Aton widersprach nicht, obwohl ihm der Gedanke, mit Petach zu gehen, alles andere als behagte. Bisher hatte er jedesmal, wenn er das tat, eine böse Überraschung erlebt, und eine war schlimmer als die andere gewesen. Aber sie mußten zum Staudamm, um seine Eltern und die anderen dort zu warnen, und die Strecke dorthin wäre auch ohne den Umweg, den sie gegen ihren Willen gemacht hatten, lang genug gewesen. Er sprach den Gedanken laut aus, doch Petach schüttelte den Kopf.

»Dieser Ort ist im Moment der letzte, an den du dich wünschen solltest«, sagte er. »Es würde deinen sicheren Tod bedeuten, wärest du auch nur in der Nähe, wenn Echnatons Krieger erwachen.«

»Warum, zum Teufel, haben Sie ihn dann überhaupt hierhergebracht?« fragte Sascha scharf. »Hätten Sie ihn zu Hause gelassen, wäre er sicher gewesen.«

»Nein«, antwortete Petach ruhig. »Zeit und Raum bedeuten für sie nicht dasselbe wie für uns. Aber es gibt Plätze, an denen ihre Macht nichts ausrichten kann. Und an einen solchen werde ich euch bringen.«

»Wer sagt Ihnen, daß wir das wollen?« fragte Sascha.

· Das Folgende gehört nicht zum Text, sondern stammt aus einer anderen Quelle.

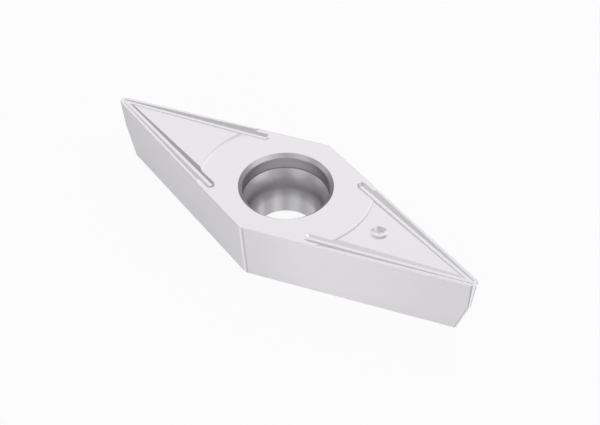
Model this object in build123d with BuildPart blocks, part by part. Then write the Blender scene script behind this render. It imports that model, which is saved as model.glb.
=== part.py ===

Petach blinzelte. »Ich verstehe Ihre Feindseligkeit nicht«, sagte er und sprach damit das aus, was Aton genau in diesem Moment dachte. »Ich bin hier, um Aton zu beschützen - ebenso wie Sie.«

»Dessen bin ich mir mittlerweile gar nicht mehr so sicher«, murmelte Sascha. Die Worte galten nicht Petach, aber er hörte sie trotzdem, und die Trauer auf seinem Gesicht wurde größer.